In the 1980s, Sony was a life force. It created entirely new product
categories like the Walkman. It pushed its way into portable TVs. The
idea was about 30 years ahead of its time, but you had to admire the
audacity. It bought
Columbia Pictures to merge technology and entertainment in 1989. (
Panasonic,
the longtime rival, followed by buying Universal Studios in 1990.)

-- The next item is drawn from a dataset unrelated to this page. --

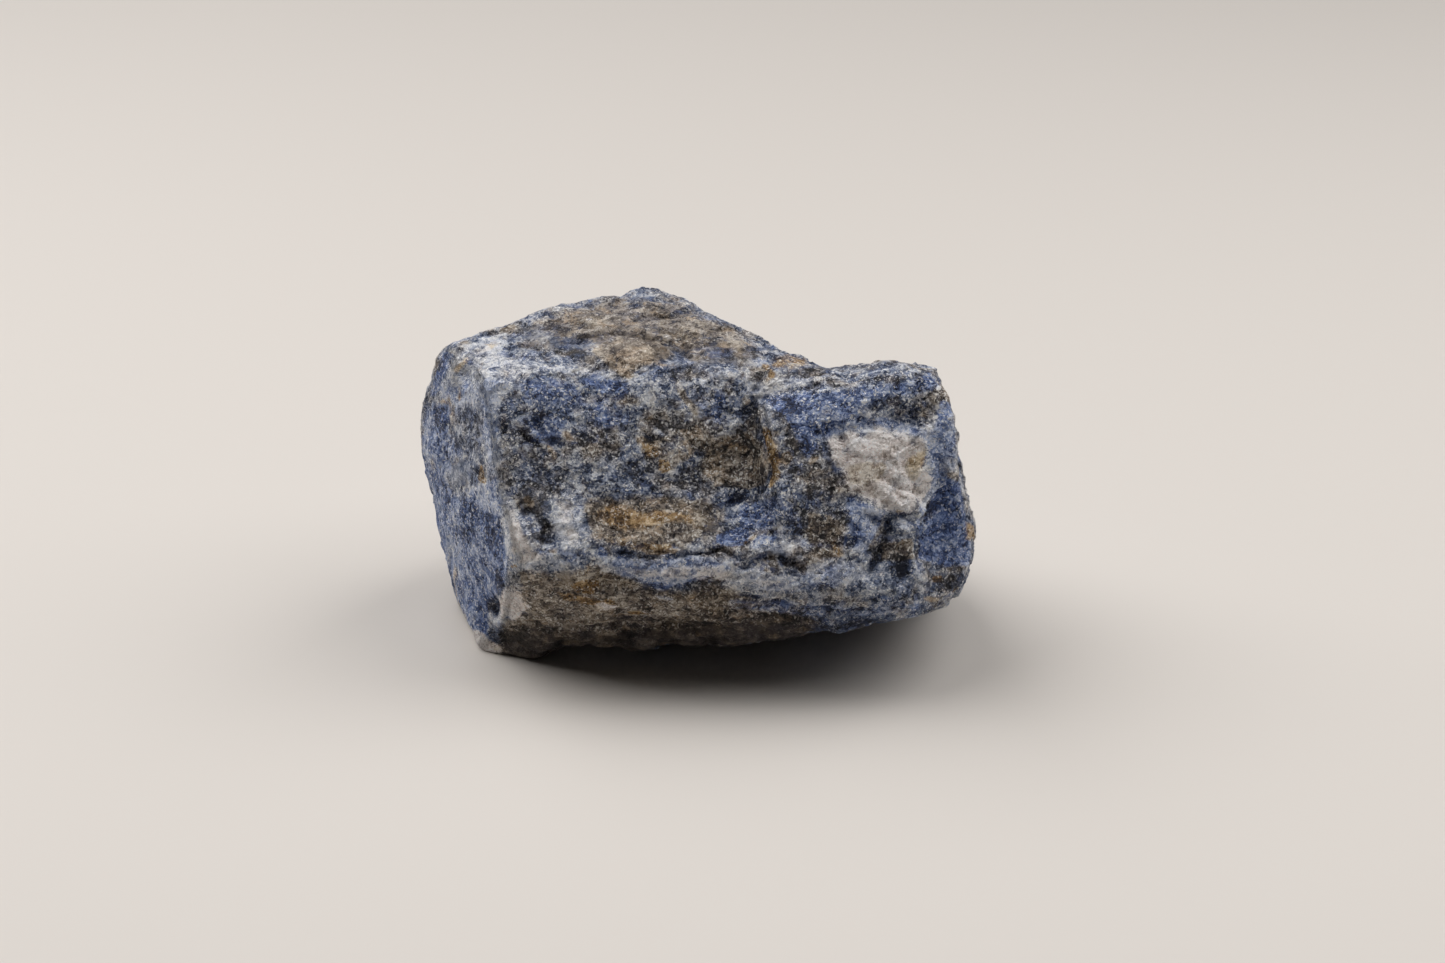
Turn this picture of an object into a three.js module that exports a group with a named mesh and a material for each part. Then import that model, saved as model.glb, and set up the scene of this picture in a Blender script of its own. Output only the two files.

Sony, in the public imagination, was a combination of think tank and
independent nation.
And then…Then came the
Aibo,
the freakish robotic dog that retailed for over $2000. It tried to
popularize technologies like flash memory, but strangled Memory Stick
with high prices and licensing restrictions. It dabbled in PCs, coming
out with some of the first successful thin and light notebooks, but its
commitment wavered. Attempts to recapture public adoration resulted in
products like the Rolly.
Or even compare Samsung to
Microsoft.
Many feared the company would dominate search, entertainment and
shopping on the web. But, again, the fabled merger of content and
technology slipped through its fingers.
Samsung’s secret has essentially been not to get too ambitious. I
began to cover the company in 2002 when Samsung was in the third year
of a two-pronged strategy. The first prong involved investing heavily
in advanced technology and manufacturing to create defensible market
share in components. The second prong involved trying to produce
high-end consumer electronics. Before 1999, Samsung was a second-tier
brand name. It wanted to change that by investing in marketing,
advertising and industrial design, a then foreign concept for the
company.
Eric Kim, now the CEO of Soraa, was charged with the marketing
effort. His first presentation with Samsung execs fell flat. But Jong
Yong Yun, CEO of Samsung Electronics at the time, admonished his
lieutenants not to mess with the strategy.
“He (Yun) said, ‘I know what you are thinking, but touch him, and
you’re dead,” a Samsung exec told me.
The formula worked. Samsung overtook Sony in TVs and then Motorola in phones.